Brilliant but what a turn around. The school which I am very closely associated with uses a similiar technique. How do you get kids to listen? You get 30 lolly sticks and write in each stick the name of a pupil. The lolly sticks go into a jar so that when you start to question the kids about the learning experience you take a stick from the jar and ask that child the question. Brilliant concept …it really encourages listening but now what else does it do?
Maybe I shouldn’t go to these inspiring talks.

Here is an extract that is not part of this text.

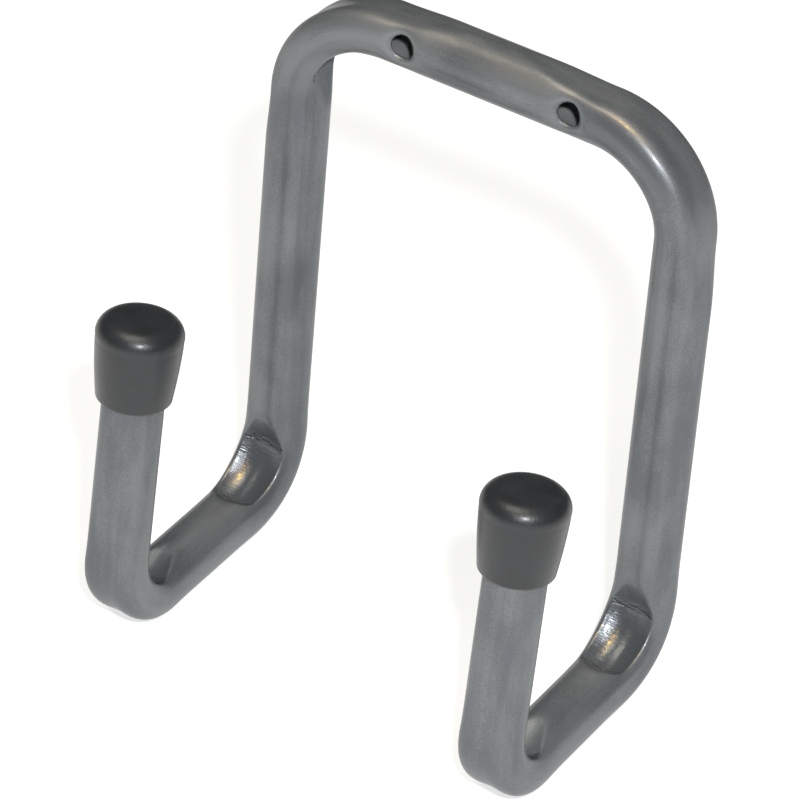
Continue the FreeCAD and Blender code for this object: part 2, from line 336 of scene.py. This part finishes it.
unbent_place, floor_mark = carried("unbent_place"), carried("floor_mark")
crease_mark, bore_mark = carried("crease_mark"), carried("bore_mark")


def tube_noise(scale, detail, stretch):
    """Noise laid on the straight tube and bent with it, stretched along the tube."""
    laid = nodes.new("ShaderNodeMapping")
    laid.inputs["Scale"].default_value = (1, 1, 1 / stretch)
    links.new(unbent_place.outputs["Vector"], laid.inputs["Vector"])
    noise = nodes.new("ShaderNodeTexNoise")
    noise.inputs["Scale"].default_value = scale
    noise.inputs["Detail"].default_value = detail
    links.new(laid.outputs["Vector"], noise.inputs["Vector"])
    return noise.outputs["Fac"]


def sum_of(first, weight, second):
    """The first times its weight, plus the second."""
    node = nodes.new("ShaderNodeMath")
    node.operation = "MULTIPLY_ADD"
    node.inputs[1].default_value = weight
    links.new(first, node.inputs[0])
    if isinstance(second, float):
        node.inputs[2].default_value = second
    else:
        links.new(second, node.inputs[2])
    return node.outputs[0]


def two_tone(place, dark, pale):
    """The colour at that place on a ramp between two, each given with its own place."""
    ramp = nodes.new("ShaderNodeValToRGB")
    for element, (position, colour) in zip(ramp.color_ramp.elements, (dark, pale)):
        element.position, element.color = position, colour
    links.new(place, ramp.inputs["Fac"])
    return ramp.outputs["Color"]


def only_where(height, mark):
    """Noise about its mean where the mark is, and level elsewhere."""
    node = nodes.new("ShaderNodeMath")
    node.operation = "MULTIPLY"
    links.new(sum_of(height, 1.0, -0.5), node.inputs[0])
    links.new(mark.outputs["Fac"], node.inputs[1])
    return node.outputs[0]


clouds, streaks = tube_noise(75, 5, 2.0), tube_noise(420, 3, 14)
flake, scratches, crinkles = tube_noise(3200, 1, 1), tube_noise(260, 2, 0.10), tube_noise(420, 2, 0.35)
tone = sum_of(streaks, STREAK_TONE, sum_of(flake, FLAKE_TONE, clouds))
# The paint is darker where the floor mark is: painted shade in the imprint's recess.
tone = sum_of(floor_mark.outputs["Fac"], FLOOR_PAINTED_SHADE, sum_of(tone, TONE_SPREAD, 0.0))
bared = nodes.new("ShaderNodeMix")
bared.data_type = "RGBA"
bared.inputs["B"].default_value = BARE_STEEL
links.new(bore_mark.outputs["Fac"], bared.inputs["Factor"])
links.new(two_tone(tone, PAINT_DARK, PAINT_LIGHT), bared.inputs["A"])
links.new(bared.outputs["Result"], shader.inputs["Base Color"])
shine = sum_of(floor_mark.outputs["Fac"], BURNISHED_SHINE - SHINE, SHINE)
shine = sum_of(clouds, CLOUD_DULLNESS, sum_of(streaks, STREAK_DULLNESS, shine))
links.new(shine, shader.inputs["Roughness"])
normal = None
for height, strength, depth in ((flake, 0.10, 0.0001), (streaks, 0.20, 0.0003), (clouds, 0.35, 0.0010),
                                (only_where(scratches, floor_mark), 0.28, 0.0005),
                                (only_where(crinkles, crease_mark), 0.70, 0.0016)):
    bump = nodes.new("ShaderNodeBump")
    bump.inputs["Strength"].default_value = strength
    bump.inputs["Distance"].default_value = depth
    links.new(height, bump.inputs["Height"])
    if normal:
        links.new(normal, bump.inputs["Normal"])
    normal = bump.outputs["Normal"]
links.new(normal, shader.inputs["Normal"])
shader.inputs["Metallic"].default_value = 0.50
shader.inputs["Specular Tint"].default_value = (0.45, 0.45, 0.46, 1)
shader.inputs["Coat Weight"].default_value = 0.28
shader.inputs["Coat Roughness"].default_value = 0.13
tube.data.materials.append(paint)
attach(tube, "root")
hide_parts("hook_tube")


# Caps
# Each is a soft vinyl cup dipped to shape, wider towards its rounded, slightly domed top, and stretched
# over the cut end of an upright. Its satin black skin is a little uneven and paler where it was handled.
MOUTH_R, CROWN_R, CAP_LENGTH, CAP_TOP = 0.0098, 0.0113, 0.0230, 0.0047
CAP_EDGE, CAP_DOME, CAP_MOUTH_EDGE, CAP_BORE_R = 0.0046, 0.0004, 0.0006, 0.00805
CAP_BOW, CAP_GROOVE, CAP_GROOVE_PLACE, CAP_GROOVE_WIDTH = 0.00020, 0.00006, 0.95, 0.035
CAP_SEGMENTS, MOUTH_STEPS, SIDE_STEPS, EDGE_STEPS, DOME_STEPS = 96, 6, 30, 12, 9
CAP_EDGE_DEGREES = 81.6

# The cap's profile, from the inside's top over the mouth and up the outside
inside_top = CAP_LENGTH - CAP_TOP
profile = [(CAP_BORE_R, inside_top), (CAP_BORE_R, 0.0)]
for i in range(MOUTH_STEPS + 1):
    angle = math.radians(-90 + 90 * i / MOUTH_STEPS)
    profile.append((MOUTH_R - CAP_MOUTH_EDGE * (1 - math.cos(angle)), CAP_MOUTH_EDGE * (1 + math.sin(angle))))
side_top = CAP_LENGTH - CAP_DOME - CAP_EDGE
for i in range(1, SIDE_STEPS):
    share = i / SIDE_STEPS
    groove = CAP_GROOVE * math.exp(-((share - CAP_GROOVE_PLACE) / CAP_GROOVE_WIDTH) ** 2)
    bow = CAP_BOW * math.sin(math.pi * share) - groove
    profile.append((MOUTH_R + (CROWN_R - MOUTH_R) * share + bow,
                    CAP_MOUTH_EDGE + (side_top - CAP_MOUTH_EDGE) * share))
for i in range(EDGE_STEPS + 1):
    angle = math.radians(CAP_EDGE_DEGREES * i / EDGE_STEPS)
    profile.append((CROWN_R - CAP_EDGE * (1 - math.cos(angle)), side_top + CAP_EDGE * math.sin(angle)))
edge_r, edge_z = profile[-1]
for i in range(1, DOME_STEPS):
    share = i / DOME_STEPS
    profile.append((edge_r * (1 - share), edge_z + (CAP_LENGTH - edge_z) * (1 - (1 - share) ** 2)))
cap_verts, cap_faces = [], []
for r, z in profile:
    for j in range(CAP_SEGMENTS):
        angle = 2 * math.pi * j / CAP_SEGMENTS
        cap_verts.append((r * math.cos(angle), r * math.sin(angle), z))
for i in range(len(profile) - 1):
    for j in range(CAP_SEGMENTS):
        k = (j + 1) % CAP_SEGMENTS
        a, b = i * CAP_SEGMENTS, (i + 1) * CAP_SEGMENTS
        cap_faces.append((a + j, a + k, b + k, b + j))
last_ring = (len(profile) - 1) * CAP_SEGMENTS
cap_verts += [(0, 0, CAP_LENGTH), (0, 0, inside_top)]
for j in range(CAP_SEGMENTS):
    k = (j + 1) % CAP_SEGMENTS
    cap_faces.append((last_ring + j, last_ring + k, len(cap_verts) - 2))
    cap_faces.append((k, j, len(cap_verts) - 1))

vinyl = bpy.data.materials.new("soft_cap_finish")
vinyl.use_nodes = True
nodes, links = vinyl.node_tree.nodes, vinyl.node_tree.links
shader = nodes["Principled BSDF"]
VINYL_DARK, VINYL_PALE = (0.30, (0.0135, 0.0145, 0.0165, 1)), (0.75, (0.025, 0.027, 0.031, 1))
VINYL_SHINE, VINYL_DULLEST = 0.36, 0.52
where = nodes.new("ShaderNodeTexCoord")


def vinyl_noise(scale, detail):
    """Noise laid on a cap."""
    noise = nodes.new("ShaderNodeTexNoise")
    noise.inputs["Scale"].default_value = scale
    noise.inputs["Detail"].default_value = detail
    links.new(where.outputs["Object"], noise.inputs["Vector"])
    return noise.outputs["Fac"]


grain, wear = vinyl_noise(1500, 3), vinyl_noise(120, 5)
links.new(two_tone(wear, VINYL_DARK, VINYL_PALE), shader.inputs["Base Color"])
dull = nodes.new("ShaderNodeMapRange")
dull.inputs["To Min"].default_value = VINYL_SHINE
dull.inputs["To Max"].default_value = VINYL_DULLEST
links.new(wear, dull.inputs["Value"])
links.new(dull.outputs["Result"], shader.inputs["Roughness"])
skin_bump = nodes.new("ShaderNodeBump")
skin_bump.inputs["Strength"].default_value = 0.28
skin_bump.inputs["Distance"].default_value = 0.0003
links.new(grain, skin_bump.inputs["Height"])
links.new(skin_bump.outputs["Normal"], shader.inputs["Normal"])
shader.inputs["Specular IOR Level"].default_value = 0.5
shader.inputs["Coat Weight"].default_value = 0.34
shader.inputs["Coat Roughness"].default_value = 0.26

# Each cap sits on the tube's cut end, in line with the upright
end_place, end_along = rings[-1][1], rings[-1][2]
lean = math.atan2(-end_along.y, end_along.z)
for name, side in (("right_end_cap", 1), ("left_end_cap", -1)):
    cap_mesh = bpy.data.meshes.new(name)
    cap_mesh.from_pydata(cap_verts, [], cap_faces)
    seat = end_place - end_along * inside_top
    seat.x *= side
    turn = Euler((lean, 0, 0)).to_matrix().to_4x4()
    turn.translation = seat
    cap_mesh.transform(turn)
    cap_mesh.shade_smooth()
    cap_mesh.materials.append(vinyl)
    cap = bpy.data.objects.new(name, cap_mesh)
    bpy.context.collection.objects.link(cap)
    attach(cap, "root")
    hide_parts("right_cap" if side > 0 else "left_cap")


# Floor
# A plain pale sweep under the hook, white to the camera where no shadow falls on it
FLOOR_TONE, FLOOR_UNEVENNESS, FLOOR_LIFT, FLOOR_WIDTH, FLOOR_GAP = 0.60, 0.01, 0.70, 6, 0.0005
bpy.ops.mesh.primitive_plane_add(size=FLOOR_WIDTH, location=(0, 0, model_low.z - FLOOR_GAP))
floor = bpy.context.object
floor.name = "studio_floor"
sweep = bpy.data.materials.new("studio_floor_finish")
sweep.use_nodes = True
nodes, links = sweep.node_tree.nodes, sweep.node_tree.links
shader = nodes["Principled BSDF"]
spots = nodes.new("ShaderNodeTexNoise")
spots.inputs["Scale"].default_value = 3
tint = nodes.new("ShaderNodeMapRange")
tint.inputs["To Min"].default_value = FLOOR_TONE
tint.inputs["To Max"].default_value = FLOOR_TONE + FLOOR_UNEVENNESS
links.new(spots.outputs["Fac"], tint.inputs["Value"])
links.new(tint.outputs["Result"], shader.inputs["Base Color"])
seen = nodes.new("ShaderNodeLightPath")
lifted = seen.outputs["Is Camera Ray"]
for ray in ("Is Glossy Ray", "Is Transmission Ray"):
    either = nodes.new("ShaderNodeMath")
    either.operation = "MAXIMUM"
    links.new(lifted, either.inputs[0])
    links.new(seen.outputs[ray], either.inputs[1])
    lifted = either.outputs[0]
glow = nodes.new("ShaderNodeMath")
glow.operation = "MULTIPLY"
glow.inputs[1].default_value = FLOOR_LIFT
links.new(lifted, glow.inputs[0])
shader.inputs["Emission Color"].default_value = (1, 1, 1, 1)
links.new(glow.outputs[0], shader.inputs["Emission Strength"])
shader.inputs["Roughness"].default_value = 0.9
floor.data.materials.append(sweep)


# Light
# A small flash beside the camera, as in the photograph, with a soft overhead panel, a dim grey room and
# two warm ceiling lamps that show only as glints in the metal
HOOK_MIDDLE = Vector((0, -0.03, -0.08))
WARM, WARM_LAMP_SIZE = (1.0, 0.50, 0.02), 0.05


def lamp(name, place, size, power, colour, lights_dull_surfaces=True):
    """A round lamp that faces the middle of the hook."""
    data = bpy.data.lights.new(name, "AREA")
    data.shape, data.size, data.energy, data.color = "DISK", size, power, colour
    light = bpy.data.objects.new(name, data)
    light.location, light.visible_diffuse = place, lights_dull_surfaces
    light.rotation_euler = (HOOK_MIDDLE - Vector(place)).to_track_quat("-Z", "Y").to_euler()
    bpy.context.collection.objects.link(light)
    return light


lamp("flash", (0.638, -0.902, 0.784), 0.09, 16.0, (0.98, 0.99, 1.0))
lamp("overhead", (-0.14, -0.28, 1.12), 0.8, 6.5, (1.0, 0.96, 0.82))
metal_only = bpy.data.collections.new("metal_only")
metal_only.objects.link(tube)
for name, place, power in (("left", (-0.05, -0.41, 1.22), 2.0), ("right", (0.08, -0.54, 1.19), 4.6)):
    warm = lamp(name + "_ceiling_lamp", place, WARM_LAMP_SIZE, power, WARM, lights_dull_surfaces=False)
    warm.light_linking.receiver_collection = metal_only
world = bpy.data.worlds.new("studio_air")
bpy.context.scene.world = world
world.use_nodes = True
world.node_tree.nodes["Background"].inputs["Color"].default_value = (0.95, 0.97, 1, 1)
world.node_tree.nodes["Background"].inputs["Strength"].default_value = 0.10


# Camera
# A long lens, as the nearly parallel sides of the photograph show
LENS, SENSOR = 246.26, 36.0
CAMERA_PLACE, CAMERA_DEGREES = (0.597226, -1.009050, 0.669697), (56.5072, -4.1501, 34.4053)
camera_data = bpy.data.cameras.new("camera")
camera_data.lens, camera_data.sensor_width = LENS, SENSOR
camera = bpy.data.objects.new("camera", camera_data)
camera.location = CAMERA_PLACE
camera.rotation_euler = Euler([math.radians(angle) for angle in CAMERA_DEGREES])
bpy.context.collection.objects.link(camera)
bpy.context.scene.camera = camera
bpy.context.scene.view_settings.view_transform = "Standard"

This is going to be a busy week. I wish somebody had warned me about using Studio 10 on a PC. I almost lost my work this evening. If I had done the panic bells would have started ringing. In Birmingham we are running some KS3 (11-14) activities and I have some responsibility for the science work. (Visit www.bgfl.org for the others). We are presenting the concept of gravity in five different formats ; Video conference lesson, paper document, home experiment, film and animation and asking the pupils to look at them and then vote on what learning experience they prefered. Its crudely based on the beloved Gardeners learning styles and will be better next time when we try to do the next concept to music. Where does the 42 come from? I’m intrigued by an Australian idea where they link the learning styles to Bloom’s taxonomy of cognitive skills and end up with a matrix of 42 squares with different activities in them. The pupils can then map their preferences. It is also the answer to the really important question!